Invitee - implied or express invitation to enter and/or remain, mutual benefit, public or business invitee, duty to inspect land for danger, duty to make safe and warn of dangers that are actually or constructively known (although warning might not be enough), also typically imposes special duties such as duty to rescue while on premises.
Licensee - implied or express invitation to enter and/or remain, benefit primarily rests with guest, typically has to do with social guests (people visiting your home, etc), no duty to inspect, duty to make safe and warn of dangers that are actually or constructively known
Trespasser - no express or implied permission to enter and/or remain, basically the only duty is to not wantonly or willfully injure, although you'll run into exceptions to known trespassers, e.g., and may have to warn about artificial conditions on the land that could foreseeably injure, etc.
Also, keep in mind that some jurisdictions have done away with the invitee/licensee status and just impose a general duty of reasonable care to people on the premises with permission to be there (I think some states may have gotten rid of all three distinctions; it never came up in my class).
I don't really know if there are any tips other than just knowing it - it's not that difficult.
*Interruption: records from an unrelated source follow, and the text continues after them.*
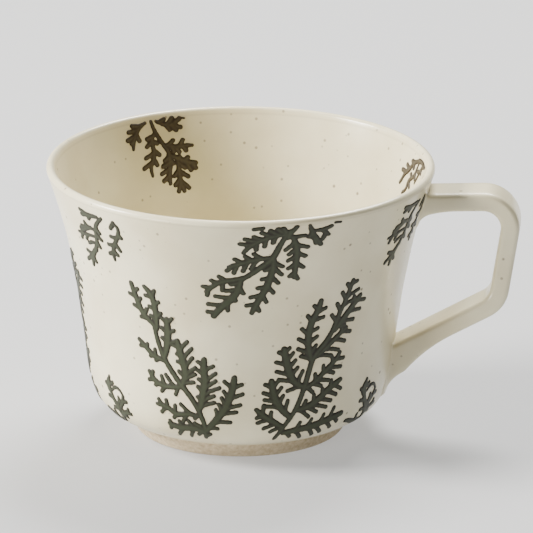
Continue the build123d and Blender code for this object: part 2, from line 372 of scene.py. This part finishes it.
# ---- sprigs ------------------------------------------------------------------------------------
# Each design has the place of its root and its fronds. A frond is its half-width, the points
# along its middle, and the tips of its lobes: distance round the wall, then height.
TALL_LEFT = (-11.0, [
    (1.02, [(-10.8, 9), (-10.5, 12), (-11.5, 16), (-12.5, 18.5), (-15, 22.5), (-17.5, 25.5),
            (-20, 29), (-22, 32.5), (-23.2, 36), (-24, 39.5), (-24.3, 42)],
     [(-13.6, 13.5), (-9.2, 10.3), (-8.8, 12.6)]),
    (1.12, [(-24.3, 42), (-26, 43.5), (-28, 46), (-29, 49), (-29.8, 52), (-30.2, 53.8)],
     [(-28.3, 43.8), (-30.2, 47), (-31.2, 50.3), (-27.8, 49.5), (-28.4, 52.3), (-26.2, 46.5)]),
    (1.12, [(-23.6, 41), (-23.4, 44.5), (-23.5, 47), (-23.8, 50), (-24.5, 51.8), (-26, 53.5)],
     [(-22, 46), (-25.2, 47.6), (-22.3, 49.4), (-26, 50.8), (-23.2, 52.7), (-25, 44.8)]),
    (1.30, [(-21.8, 33), (-20.5, 38), (-20.3, 41), (-20.3, 44.5)],
     [(-22, 38.6), (-18.6, 38), (-22, 41.6), (-18.5, 41.3), (-21.7, 44.6), (-18.8, 44.8)]),
    (1.30, [(-16.8, 25.3), (-15.8, 28), (-16, 31), (-16.8, 34.5), (-17.6, 38.3)],
     [(-13.5, 26.2), (-13, 28.6), (-12.8, 30.6), (-13.5, 33.5), (-13.6, 36.3), (-14.8, 38.3),
      (-17.6, 29), (-17.8, 32), (-17.9, 34.3), (-19.2, 37)]),
    (1.30, [(-12, 18), (-11, 21), (-10.5, 24), (-10, 27), (-10.2, 30), (-10, 33.5)],
     [(-7.6, 20.5), (-7.6, 22.5), (-6, 25), (-7, 27), (-7, 29.3), (-7.6, 31.5), (-12.2, 22),
      (-12, 25), (-11.7, 27.3), (-11.9, 30), (-11.8, 32.6)]),
    (1.30, [(-10.3, 11.5), (-8, 14), (-6, 16.5), (-4, 19.5), (-3, 22), (-2, 25), (-1.5, 28.3)],
     [(-6.8, 12.4), (-3, 14.6), (-1.2, 17.8), (0, 20), (0.7, 23.3), (0.5, 26.2), (-7, 18.3),
      (-6, 20), (-5.2, 22), (-4.5, 24), (-4.3, 27)]),
    (1.30, [(-11, 11), (-14, 12), (-18, 11.7), (-22, 12.3)],
     [(-15.5, 14), (-18.6, 13.6), (-21.8, 13.3), (-22, 11), (-19.5, 9.3), (-15.5, 9.2), (-12.8, 10)]),
    (1.02, [(-12, 16), (-16, 16.3), (-19.5, 16), (-22, 17.5), (-25.5, 18)],
     [(-17.5, 19), (-19.5, 18.4), (-22.3, 19.6), (-24.8, 19.5), (-13.5, 15.2), (-17.3, 13.8),
      (-20.2, 14.7), (-24.2, 15.8)]),
    (1.02, [(-16.5, 24.8), (-19, 24.2), (-22, 24), (-25, 24.7), (-27.5, 27.5)],
     [(-21.8, 27.3), (-23.3, 26.7), (-26.2, 27.6), (-19, 22), (-23.5, 22.3), (-25.5, 23.8),
      (-27.6, 25)]),
    (1.02, [(-21.5, 31.5), (-24, 32.2), (-26.5, 33.5), (-28, 35), (-30, 36.7)],
     [(-24.8, 34.5), (-27.2, 35.7), (-24.8, 31.3), (-26.5, 32.3), (-29.6, 34.8)]),
])
TALL_RIGHT = (10.5, [
    (1.02, [(11, 8.5), (13, 12), (15, 15), (17, 18.5), (18.3, 22), (19.5, 26), (20.5, 30),
            (21.5, 33), (24, 36), (26.5, 39.5), (27.5, 42), (28.5, 45), (30, 49), (31.5, 54.5)],
     [(28.5, 51.2), (27.3, 48), (26, 44.8), (33.8, 51), (33.3, 48.3), (29.8, 53.6), (32.9, 53.8)]),
    (1.25, [(27.5, 40), (30, 43), (32.5, 46), (35, 49)],
     [(36.8, 47.3), (35.5, 44.7), (33.5, 42), (30.6, 40.9), (32.8, 49)]),
    (1.25, [(20.8, 32), (19.5, 36), (19.3, 40), (20, 44), (21.3, 47), (22, 50)],
     [(17.5, 33.7), (16.5, 36), (16.5, 39), (17.2, 42), (18.6, 45.8), (20.2, 48.7), (21.7, 36.3),
      (21.8, 39), (21.8, 41.6), (23.2, 44.8), (23.6, 47.5)]),
    (1.02, [(21.5, 32.5), (25, 35), (28, 37.5), (31.5, 40)],
     [(27, 32.4), (29.3, 33.7), (31.3, 36), (33, 38.5), (30, 40)]),
    (1.02, [(19.5, 24), (22.5, 25.5), (25.5, 28), (28.5, 30.5), (30.2, 32.7)],
     [(22.3, 27.5), (24.8, 29.6), (27.6, 31.7), (21.7, 22.3), (24.3, 23.8), (26.8, 25),
      (28.5, 26.9), (30.8, 28.3), (31.6, 30.8)]),
    (1.25, [(17, 17.5), (20, 18), (24, 20), (27.5, 22.5), (31.3, 24.3)],
     [(19.7, 19.9), (22.3, 21.2), (25, 22.6), (28, 24.6), (21, 14.9), (23.5, 16), (26.7, 16.9),
      (28.2, 18.6), (30, 20.1), (31.6, 21.6)]),
    (1.40, [(13.5, 10.5), (18, 11), (23, 11.5), (28, 12.5), (33.5, 13.5)],
     [(18.5, 13.2), (22.3, 13.7), (26.5, 14.5), (30, 15.9), (16, 8.8), (20, 7.9), (24.3, 8.2),
      (27, 8.7), (30.3, 9.7), (32.4, 11.2)]),
    (1.35, [(18.3, 24.5), (16, 26), (14.5, 28.5), (13.3, 32), (12.3, 36.5)],
     [(14, 23.7), (11.3, 27.2), (10.6, 29.7), (10.3, 32.6), (10.9, 35.6), (18.2, 29), (16.5, 30.3),
      (15.7, 32.6), (14.9, 34.9), (13.8, 36.6)]),
    (1.30, [(15, 15.5), (12.5, 18), (10.5, 21), (9.5, 24), (9, 27)],
     [(7, 19.5), (7.2, 21.4), (6.9, 23.5), (7.3, 26), (14, 20.5), (12.5, 22.2), (11.9, 24.7),
      (10.9, 26.8)]),
    (1.12, [(13, 12.5), (10, 14.5), (7, 16.5), (4.8, 18.5)],
     [(5, 16), (5.4, 14.4), (7.3, 12.5), (9.4, 11.3), (7, 19.6), (9.2, 17.4)]),
])
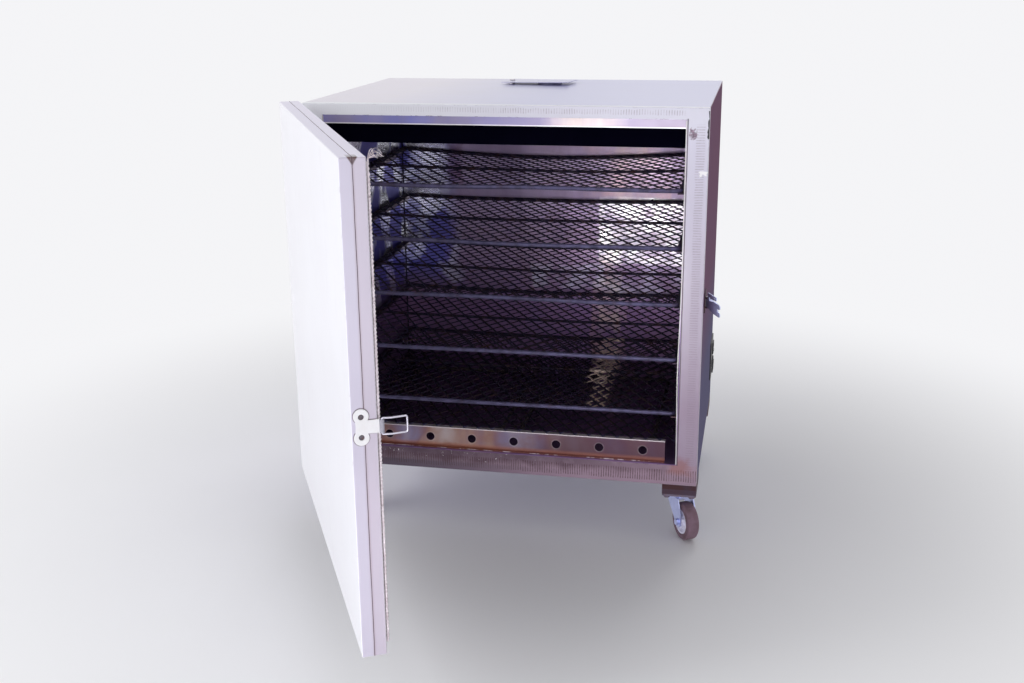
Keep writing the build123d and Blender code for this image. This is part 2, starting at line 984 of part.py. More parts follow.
def control_plate_piece():
    x_high = half_width + control_plate
    rim_high = x_high + control_rim
    z_middle = base + control_height
    plate = block(
        half_width,
        x_high,
        control_y - control_length / 2,
        control_y + control_length / 2,
        z_middle - control_tall / 2,
        z_middle + control_tall / 2,
    )
    plate = fillet(plate.edges().filter_by(Axis.X), control_corner)
    knob_z = base + knob_height
    switch_z = base + switch_height
    plate += rod((x_high, control_y, knob_z), (rim_high, control_y, knob_z), knob_rim)
    plate -= rod((x_high, control_y, knob_z), (rim_high + 1, control_y, knob_z), knob_radius + knob_gap)
    plate -= rod((half_width - 1, control_y, knob_z), (rim_high, control_y, knob_z), knob_shaft + knob_gap)
    length = switch_half_length
    tall = switch_half_tall
    edge = control_rim
    plate += block(
        x_high,
        rim_high,
        control_y - length - edge,
        control_y + length + edge,
        switch_z - tall - edge,
        switch_z + tall + edge,
    )
    plate -= block(
        half_width - 1, rim_high + 1, control_y - length, control_y + length, switch_z - tall, switch_z + tall
    )
    return plate


def thermostat_body():
    z = base + knob_height
    body = block(
        half_width - thermostat_deep,
        half_width,
        control_y - thermostat_half,
        control_y + thermostat_half,
        z - thermostat_half,
        z + thermostat_half,
    )
    start = (half_width - thermostat_deep / 2, control_y, z)
    return body - rod(start, (half_width + 1, control_y, z), knob_shaft + running_gap)


def thermostat_knob():
    z = base + knob_height
    face = half_width + control_plate + seat_gap
    knob = rod((face, control_y, z), (face + knob_thickness, control_y, z), knob_radius)
    knob = fillet(knob.edges().group_by(Axis.X)[-1], knob_edge)
    rim = face + knob_thickness
    knob -= block(
        rim - knob_mark_deep,
        rim + 1,
        control_y - knob_mark_half,
        control_y + knob_mark_half,
        z + knob_mark_start,
        z + knob_radius + 1,
    )
    shaft_end = (half_width - thermostat_deep / 2 + knob_gap, control_y, z)
    return knob + rod(shaft_end, (face, control_y, z), knob_shaft)


def switch_body():
    z = base + switch_height
    body = block(
        half_width - switch_deep,
        half_width,
        control_y - switch_half_length,
        control_y + switch_half_length,
        z - switch_half_tall,
        z + switch_half_tall,
    )
    wall = switch_wall
    return body - block(
        half_width - switch_hollow,
        half_width + 1,
        control_y - switch_half_length + wall,
        control_y + switch_half_length - wall,
        z - switch_half_tall + wall,
        z + switch_half_tall - wall,
    )


def switch_rocker():
    z = base + switch_height
    half_y = switch_half_length - switch_wall - rocker_gap
    half_z = switch_half_tall - switch_wall - rocker_gap
    x_low = half_width - rocker_root
    x_high = half_width + rocker_proud
    profile = [(x_low, -half_z), (x_high, -half_z), (x_high - rocker_dip, 0), (x_high, half_z), (x_low, half_z)]
    plane = Plane(origin=(0, control_y + half_y, z), x_dir=(1, 0, 0), z_dir=(0, -1, 0))
    rocker = extrude(plane * make_face(Polyline(*profile, close=True)), 2 * half_y, dir=(0, -1, 0))
    return rocker.rotate(Axis((half_width, 0, z), (0, 1, 0)), -rocker_tilt)


def sensor_bulb():
    x = chamber_half - bulb_inset
    y = bulb_y
    z = base + bulb_height
    bulb = rod((x, y, z), (x, y + bulb_length - bulb_end, z), bulb_radius)
    tail = FilletPolyline(
        (x, y + bulb_length - bulb_tail_start, z),
        (x, y + bulb_length, z),
        (opening_half, y + bulb_length, z),
        radius=bulb_tail_bend,
    )
    section = Plane(origin=tail @ 0, z_dir=tail % 0) * Circle(bulb_tail)
    bulb += sweep(section, path=tail)
    reach = bulb_radius + bulb_clip_wall
    clips = [
        block(x - reach, chamber_half, y + at, y + at + bulb_clip, z - reach, z + reach)
        - rod((x, y + at - 1, z), (x, y + at + bulb_clip + 1, z), bulb_radius + fixed_gap)
        for at in (bulb_clip_first, bulb_clip_second)
    ]
    return group([bulb] + clips)


# Terminals at the back


def terminal_cover():
    z_low = base + cover_low
    z_high = base + cover_high
    cover = block(-cover_half, cover_half, back, back + cover_deep, z_low, z_high)
    cover = fillet(cover.faces().sort_by(Axis.Y)[-1].edges(), cover_bend)
    cover -= block(
        -cover_half + cover_sheet,
        cover_half - cover_sheet,
        back - 1,
        back + cover_deep - cover_sheet,
        z_low + cover_sheet,
        z_high - cover_sheet,
    )
    y = back + cover_deep / 2
    return cover - upright(gland_x, y, z_low - 1, z_low + cover_sheet + 1, gland_bore + gland_stem_wall)


def terminal_block():
    z_low = element_z - terminal_low
    z_high = element_z + terminal_high
    body = block(-terminal_half, terminal_half, back, back + terminal_deep, z_low, z_high)
    for hole in element_holes(back - 1, back + terminal_deep + 1, element_radius + element_hole_gap):
        body -= hole
    return body


def cable_gland():
    y = back + cover_deep / 2
    z = base + cover_low
    low = z - gland_length
    inside = z + cover_sheet
    gland = upright(gland_x, y, low + gland_neck_step, z, gland_radius - gland_neck_step)
    gland += hex_head(gland_x, y, z - gland_nut_tall, gland_nut_tall, gland_radius + gland_nut_step)
    gland += upright(gland_x, y, low, low + gland_cap_tall, gland_radius)
    gland += upright(gland_x, y, z, inside, gland_bore + gland_stem_wall - fixed_gap)
    return gland - upright(gland_x, y, low - 1, inside + 1, gland_bore)


# Casters


def king_pin_place(place):
    side_x, side_y, angle = caster_places[place]
    x = side_x * (half_width - bracket_width / 2)
    y = front + caster_front if side_y < 0 else back - caster_front
    return x, y, angle


def caster_brackets():
    pieces = []
    for place in caster_places:
        x, y, angle = king_pin_place(place)
        half_x = bracket_width / 2
        half_y = bracket_depth / 2
        outer = block(x - half_x, x + half_x, y - half_y, y + half_y, caster_height, base)
        half_x -= bracket_wall
        half_y -= bracket_wall
        hollow = block(
            x - half_x, x + half_x, y - half_y, y + half_y, caster_height + bracket_wall, base + 1
        )
        pieces.append(outer - hollow)
    return group(pieces)


def caster_plates():
    pieces = []
    low = caster_height - caster_plate
    for place in caster_places:
        x, y, angle = king_pin_place(place)
        half_x = bracket_width / 2
        half_y = caster_plate_depth / 2
        plate = block(x - half_x, x + half_x, y - half_y, y + half_y, low, caster_height)
        plate = fillet(plate.edges().filter_by(Axis.Z), caster_plate_corner)
        plate += upright(x, y, king_head_low, low, king_pin)
        plate += upright(x, y, king_head_low, king_head_high, king_head)
        pieces.append(plate)
        for dx in (-caster_bolt_x, caster_bolt_x):
            for dy in (-caster_bolt_y, caster_bolt_y):
                z = low - caster_bolt_tall
                pieces.append(hex_head(x + dx, y + dy, z, caster_bolt_tall, caster_bolt_head))
    return group(pieces)


def caster_turn(shape, place):
    # a fork and wheel are drawn with the king pin on Z and the wheel trailing along +X
    x, y, angle = king_pin_place(place)
    return Pos(x, y, 0) * shape.rotate(Axis.Z, angle)


def fork(place):
    outer = fork_inner + fork_sheet
    low = fork_top - fork_bridge
    bridge = block(-fork_bridge_front, fork_bridge_back, -outer, outer, low, fork_top)
    crown = upright(0, 0, low, crown_top, crown_radius)
    crown = fillet(crown.edges().sort_by(Axis.Z)[-1], crown_bend)
    body = crown + bridge
    eye_low = wheel_radius - cheek_eye
    profile = [
        (-cheek_front, fork_top),
        (cheek_back, fork_top),
        (caster_trail + cheek_eye, cheek_heel_z),
        (caster_trail + cheek_eye, wheel_radius - cheek_eye / 2),
        (caster_trail + cheek_eye / 4, eye_low),
        (caster_trail - cheek_eye, wheel_radius - cheek_eye / 2),
        (cheek_throat_x, cheek_throat_z),
        (-cheek_waist_x, cheek_waist_z),
    ]
    for side in (-1, 1):
        plane = Plane(origin=(0, side * fork_inner, 0), x_dir=(1, 0, 0), z_dir=(0, -1, 0))
        face = plane * make_face(Polyline(*profile, close=True))
        cheek = extrude(face, fork_sheet, dir=(0, side, 0))
        lower = [e for e in cheek.edges().filter_by(Axis.Y) if e.center().Z < fork_top - 1]
        cheek = fillet(lower, cheek_bend)
        body += cheek
    body -= upright(0, 0, king_head_low - 1, crown_top + 1, king_pin + running_gap)
    z = wheel_radius
    body -= rod((caster_trail, -outer - 1, z), (caster_trail, outer + 1, z), axle_radius + fixed_gap)
    axle = rod((caster_trail, -outer, z), (caster_trail, outer, z), axle_radius)
    for side in (-1, 1):
        start = side * outer
        end = side * (outer + axle_head_thick)
        plane = Plane(origin=(caster_trail, min(start, end), z), x_dir=(1, 0, 0), z_dir=(0, 1, 0))
        axle += extrude(plane * RegularPolygon(axle_head, 6), axle_head_thick, dir=(0, 1, 0))
    return caster_turn(group([body, axle]), place)


def wheel(place):
    half = wheel_width / 2

    def across(radius, half_length):
        start = (caster_trail, -half_length, wheel_radius)
        return rod(start, (caster_trail, half_length, wheel_radius), radius)

    tyre = across(wheel_radius, half)
    tyre = fillet(tyre.edges().filter_by(GeomType.CIRCLE), tyre_shoulder)
    tyre -= across(tyre_inner, half + 1)
    hub = across(tyre_inner - fixed_gap, half - hub_inset)
    for side in (-1, 1):
        start = (caster_trail, side * (half - hub_inset - hub_dish), wheel_radius)
        end = (caster_trail, side * half, wheel_radius)
        dish = rod(start, end, tyre_inner - hub_rim) - rod(start, end, wheel_boss + hub_rim)
        hub -= dish
    hub += across(wheel_boss, wheel_boss_width / 2)
    hub -= across(axle_radius + running_gap, wheel_boss_width)
    return caster_turn(group([hub, tyre]), place)


pieces = {
    "front_frame": front_frame(),
    "casing_top": casing_top(),
    "casing_left_side": casing_side(-1),
    "casing_right_side": casing_side(1),
    "casing_back": casing_back(),
    "casing_bottom": casing_bottom(),
    "casing_screws": casing_screws(),
    "header_strip": header_strip(),
    "chamber_floor": liner_floor(),
    "chamber_ceiling": liner_ceiling(),
    "chamber_left_wall": liner_wall(-1),
    "chamber_right_wall": liner_wall(1),
    "chamber_back_wall": liner_back(),
    "cabinet_insulation": insulation(),
    "ceiling_baffle": ceiling_baffle(),
    "shelf_runners_left": shelf_runners(-1),
    "shelf_runners_right": shelf_runners(1),
    "heater_guard_strip": heater_guard_strip(),
    "heater_guard_net": heater_guard_net(),
    "heating_elements": heating_elements(),
    "terminal_block": terminal_block(),
    "terminal_cover": terminal_cover(),
    "cable_gland": cable_gland(),
    "control_plate": control_plate_piece(),
    "thermostat_body": thermostat_body(),
    "sensor_bulb": sensor_bulb(),
    "switch_body": switch_body(),
    "hinge_leaves_cabinet": hinge_leaves(True),
    "hinge_pins": hinge_pins(),
    "lever_bracket": lever_bracket(),
    "vent_collar": vent_collar(),
    "vent_pivot": vent_pivot(),
    "caster_brackets": caster_brackets(),
    "caster_plates": caster_plates(),
    "door_outer_pan": swing(door_outer_pan()),
    "door_inner_pan": swing(door_inner_pan()),
    "door_insulation": swing(door_insulation()),
    "door_gasket": swing(door_gasket()),
    "hinge_leaves_door": swing(hinge_leaves(False)),
    "latch_plate": swing(latch_plate_piece()),
    "door_screws": swing(door_screws()),
    "latch_bail": swing(latch_bail()),
    "latch_lever": latch_lever(),
    "vent_plate": vent_plate(),
    "thermostat_knob": thermostat_knob(),
    "switch_rocker": switch_rocker(),
}
for number, level in enumerate(reversed(shelf_levels()), start=1):
    pieces[f"shelf_{number}"] = shelf(level)
for place in caster_places:
    pieces[f"fork_{place}"] = fork(place)
    pieces[f"wheel_{place}"] = wheel(place)

os.makedirs("parts", exist_ok=True)
for name, piece in pieces.items():
    export_step(piece, f"parts/{name}.step")
print(len(pieces), "nodes")
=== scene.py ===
# A worn drying oven on casters, dressed around its fixed frame.
import json
import math
import random
import bmesh
import bpy
from mathutils import Matrix, Vector


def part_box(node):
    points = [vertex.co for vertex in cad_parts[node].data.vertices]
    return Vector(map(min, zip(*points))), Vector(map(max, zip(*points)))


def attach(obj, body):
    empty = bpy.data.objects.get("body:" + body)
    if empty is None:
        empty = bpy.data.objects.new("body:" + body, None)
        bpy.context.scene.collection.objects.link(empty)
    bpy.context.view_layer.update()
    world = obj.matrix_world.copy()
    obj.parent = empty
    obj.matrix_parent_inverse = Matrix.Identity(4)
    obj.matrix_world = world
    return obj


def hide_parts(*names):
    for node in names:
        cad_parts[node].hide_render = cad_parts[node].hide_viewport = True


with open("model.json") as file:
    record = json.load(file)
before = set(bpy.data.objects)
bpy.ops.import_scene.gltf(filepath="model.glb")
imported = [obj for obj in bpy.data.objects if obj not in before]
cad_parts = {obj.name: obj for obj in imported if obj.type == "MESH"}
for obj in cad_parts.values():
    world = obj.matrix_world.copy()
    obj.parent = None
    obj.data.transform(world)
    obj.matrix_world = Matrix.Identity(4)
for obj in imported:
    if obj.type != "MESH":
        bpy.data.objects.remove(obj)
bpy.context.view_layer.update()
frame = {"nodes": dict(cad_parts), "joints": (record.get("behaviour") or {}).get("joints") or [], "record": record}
nodes = frame["nodes"]
print("frame loaded:", len(nodes), "nodes")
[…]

When you see a business customer or somebody who entered land that is generally held open to the public, think invitee and duty to inspect/warn/make safe
When you see a social guest, think licensee and duty to warn/make safe
When you see somebody with no permission to enter/remain, think trespasser and duty to not willfully/wantonly injure
Also, Rowland v. Christian eliminated all three and simply impose a duty of care to warn everyone of possible dangers while Heinz v. Webster County abolished distinction between licensee and invitee.
Not sure about which states follow which though.